Operations

Nation's leading pandemic expert calls for new dine-in restrictions

Dr. Anthony Fauci says states seeing spikes in coronavirus cases should "seriously" consider reclosings.
Restaurants opening pandemic
Photograph: Shutterstock

In a flashback to the start of the restaurant industry’s COVID-19 nightmare, the federal government’s leading expert on infectious diseases has called on states suffering an upsurge in coronavirus cases to “seriously look” at reclosing businesses and requiring citizens to shelter at home again.

Dr. Anthony Fauci, director of the National Institute of Allergy and Infectious Diseases and a member of the White House Coronavirus Task Force, specifically urged states to keep bars closed and restaurant dining rooms either shut or reconfigured to meet social distancing safety guidelines.

“Any state that’s having a serious problem, that state should seriously look at shutting down,” Fauci said Wednesday on The Journal, a podcast presented by the Wall Street Journal.

Fauci’s recommendation echoes the warnings he floated in mid-March when restaurants were still in full operation and the incidence of COVID-19 was small but rapidly growing. On March 15, during a tour of that Sunday morning’s political talk shows, Fauci called for a federal directive to shut down restaurants nationwide for 14 days. He also spoke of the dangers of eating in restaurants.

That afternoon, Ohio Gov. Mike DeWine ordered all restaurants in his state to close their dining rooms as of 9 p.m. and offer only takeout and delivery until further notice. On-premise service would not resume until May 15, and only to a limited degree on that date.

Other states would quickly follow in suspending dine-in service until all but two had limited foodservice operations to sales for off-premise consumption. Restaurants would see their sales fall to a fraction of pre-pandemic levels. Revenues have still not fully rebounded, and millions of industry workers remain unemployed.

Fauci’s call for a second round of state shutdowns came a day after the daily count of new COVID-19 cases nationwide topped 60,000 for the first time.

“It went from an average of about 20,000 to 40,000, then 50,000,” Fauci said of the daily new-case count. “That’s doubling. If you keep doubling, two times 50 is 100.”

To halt that climb, he said, “We’ve got to tighten things up, close the bars. Indoor restaurants, either no or make it such that there’s very good seating. Make sure people wear masks, make sure they don’t congregate in crowds.”
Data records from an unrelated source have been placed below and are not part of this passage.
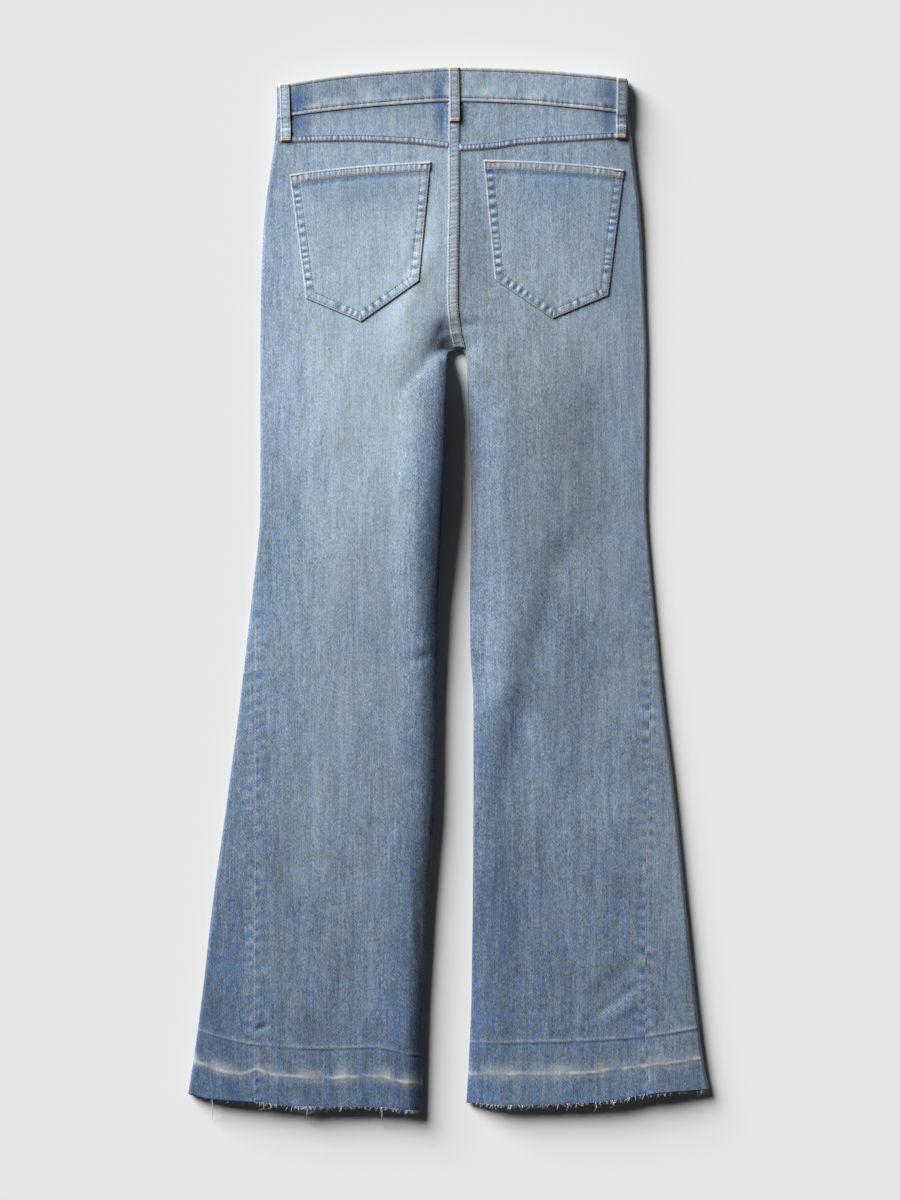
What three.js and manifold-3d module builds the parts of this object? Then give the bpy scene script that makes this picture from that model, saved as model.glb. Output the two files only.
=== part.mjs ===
// Flared jeans laid flat on their front, with the back up. Millimetres, +Z up, the waist towards +Y.
// Places on the garment are given as x, from the centre back, and down, the distance below the
// waistband's highest point.
import * as THREE from "three";
import { mergeVertices } from "three/addons/utils/BufferGeometryUtils.js";
import Module from "manifold-3d";

const wasm = await Module();
wasm.setup();

// Driving sizes
const CLOTH = 1.2; // denim, one layer
const BAND_CLOTH = 2.4; // waistband, two layers and what stiffens them
const SEAM_GAP = 0.3; // between two pieces that are sewn edge to edge
const LAY_GAP = 0.3; // under a piece that lies on another
const FOLD_LEVEL = 5.5; // height of the widest line of a folded edge
const UNDER_ROLL = 8; // how far in the cloth touches the ground from a folded edge
const BAND_RAISE = 1; // how far the waistband stands above the yoke
const YOKE_NOMINAL = 84.6; // down, where the yoke seam meets the centre back
const FRONT_NOMINAL = 68.5; // down, where the front waist seam meets the centre front
const HEM_NOMINAL = 1104; // down, the hem of a leg at its middle
const CROTCH = 299; // down, where the legs part
const LAP_WIDTH = { seat: 11.6, yoke: 8 }; // felled seams, across
const LAP_THICK = 1;
const POCKET_THICK = 1.4;
const POCKET_HEM = { height: 9.5, raise: 0.6 };
const POCKET_BOW = 0.012; // how far its top edge bows up, as a share of its width
const LOOP = { width: 10.8, thick: 1.6, arch: 2.2 };
const BUTTON = { radius: 8.5, thick: 3, rim: 1.1, dish: 0.8, sides: 32, x: 4, down: 51 };
const LIFTED = { reach: 38, from: 80, to: 150 }; // where the button under it lifts the garment
const OVERLAP = 22; // how far the buttoned ends of the waistband pass the button
const RISE_REACH = 45; // how far in the cloth is raised beside the left leg's inner fold
const RISE_KEPT = 0.4; // share of that which stays above the roll of the fold

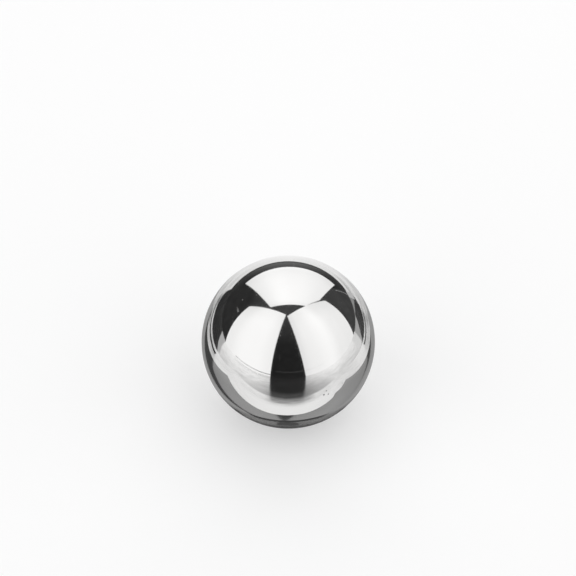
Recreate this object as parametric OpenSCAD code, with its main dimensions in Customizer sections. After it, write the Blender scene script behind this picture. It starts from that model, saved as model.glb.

The day after recording that comment, Fauci tempered his stance and walked back his call for shutdowns. In an interview with TheHill.com, a news medium focused on Capital Hill, the doctor said the surge in COVID-19 cases could be checked by merely halting states' efforts to reopen their economies.

"IWe need to get the states pausing in their opening process, looking at what did not work well and try to mitigate that," Fauci said during the interview.  "I don't think we need to go back to an extreme of shutting down."

California has already reclosed dining rooms in 19 counties that collectively account for 70% of the state’s population. Texas, Florida and Michigan have already closed bars, and Texas additionally re-lowered its capacity cap on restaurant dining rooms to 50% of pre-pandemic seating. Florida’s Miami-Dade County also reshut dining rooms.

Other jurisdictions, including New York City and New Jersey, have delayed the resumption of dine-in service.

One COVID-19 hotspot has already indicated that it won’t follow Fauci’s advice. Florida will not impose another lockdown, Gov. Ron DeSantis has declared.

UPDATE:This version of the story includes Fauci's comments today that slowing state reopenings could bring the surge back under control, and that shutdowns are not necessary.